FURLAUD: I put that question to Hamilton Banks on the Positive Opera Company's stage.

Mr. BANKS: I'll tell ya, Alice, I'm convinced that if Puccini and Verdi and Wagner and librettists had been able to read The Power of Positive Thinking, you know, and if the wonderful anti-depressant drugs we have today had been available, they'd never have written those depressing endings and maybe they'd never written the whole opera. Now, here's my most exciting plan. Tristan and Isolde, Wagner's love-making music, remember? And poor old Tristan dies of his wounds after that.

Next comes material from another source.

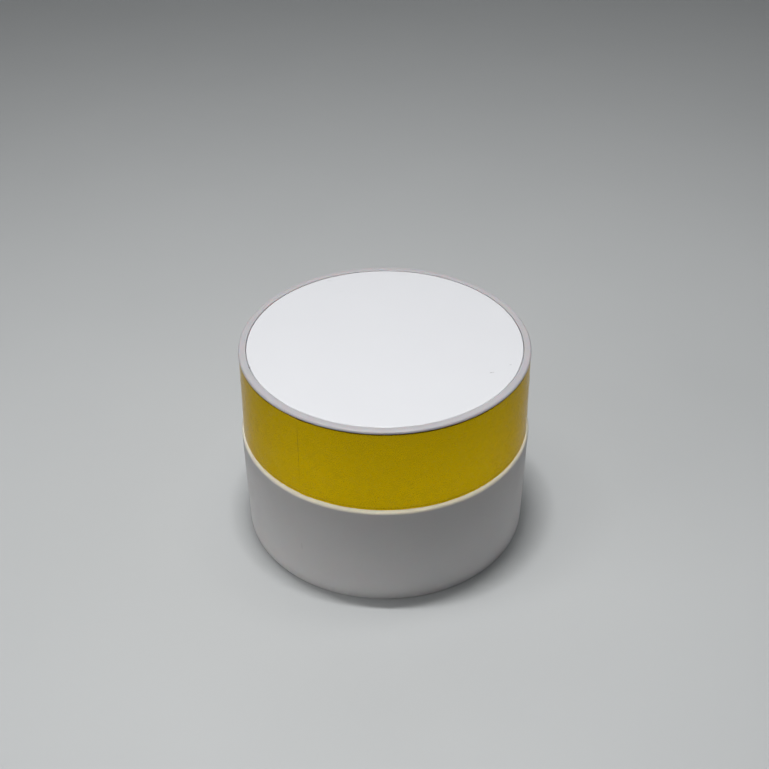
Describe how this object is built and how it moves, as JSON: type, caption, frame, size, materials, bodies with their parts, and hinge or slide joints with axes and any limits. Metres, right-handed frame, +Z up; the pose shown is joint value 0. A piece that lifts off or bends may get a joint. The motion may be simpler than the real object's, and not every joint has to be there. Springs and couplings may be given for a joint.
{
  "type": "cosmetic cream jar",
  "caption": "Squat round screw-top cosmetic jar: double-walled white body, gold-banded lid with an inlaid white disc, foam liner and pull-tab sealing disc.",
  "frame": {"origin": "centre of the base, on the surface the jar stands on", "axes": "+Z up along the jar's axis, +X to the right and +Y away from a viewer who faces the front; the lid's lap seam is left of the front"},
  "size_m": [0.0614, 0.0614, 0.0436],
  "materials": {
    "jar_white": "satin moulded",
    "cup_white": "semi-gloss moulded",
    "seal_translucent": "translucent satin",
    "liner_foam": "fine closed-cell foam with a film face",
    "cap_white": "semi-gloss moulded",
    "rim_plastic": "milky semi-gloss",
    "gold_film": "metallised gold film under clear gloss lacquer",
    "adhesive": "tacky film",
    "disc_white": "semi-gloss, lightly scuffed"
  },
  "bodies": {
    "jar": {"outer_jar": "jar_white", "inner_cup": "cup_white"},
    "liner": {"cap_liner": "liner_foam"},
    "lid": {"inner_cap": "cap_white", "lid_shell": "rim_plastic", "gold_sleeve": "gold_film", "disc_adhesive": "adhesive", "top_disc": "disc_white"},
    "sealing_disc": {"sealing_disc": "seal_translucent"},
    "pull_tab": {"pull_tab": "seal_translucent"}
  },
  "joints": [
    {"name": "lid_lift", "type": "slide", "parent": "jar", "child": "liner", "axis": [0, 0, 1], "range_m": [0, 0.024]},
    {"name": "lid_turn", "type": "hinge", "parent": "liner", "child": "lid", "pos_m": [0, 0, 0.0375], "axis": [0, 0, 1], "range_deg": [0, 1440]},
    {"name": "disc_lift", "type": "slide", "parent": "jar", "child": "sealing_disc", "axis": [0, 0, 1], "range_m": [0, 0.006]},
    {"name": "tab_fold", "type": "hinge", "parent": "sealing_disc", "child": "pull_tab", "pos_m": [0, 0.0061, 0.0377], "axis": [-1, 0, 0], "range_deg": [0, 60]}
  ],
  "couplings": [
    {"joint": "lid_lift", "follows": "lid_turn", "m_per_rad": 0.00095492},
    {"joint": "disc_lift", "follows": "lid_turn", "m_per_rad": 0.00023873},
    {"joint": "tab_fold", "follows": "lid_turn", "ratio": 0.041666}
  ]
}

(Soundbite of the opera Tristan and Isolde)

Mr. BANKS: Liebestod, the love death. I'm going to make it the love life. Listen, here's what happens. Isolde comes across the sea to find Tristan's wound is only a scratch, it's not even infected. Jim, how are you getting on with that end?

(Soundbite of piano music)

Mr. BRYANT: Well, Mr. Banks, I'm having a little bit of trouble sounding Wagnerian, but...

Mr. BANKS: Oh, I can hear it, it's good. Maybe a flute or oboe?

Mr. BRYANT: Yes, as orchestra swells, I was also hearing some French horn crescendo.

Mr. BANKS: French horn, oh, I adore the French horn.

FURLAUD: Whether or not Jim Bryant can pull that one off, he's gonna have a good try. With Mr. Banks' bankroll behind him, he's obviously thinking as positively as he can. For NPR News, I'm Alice Furlaud on Cape Cod.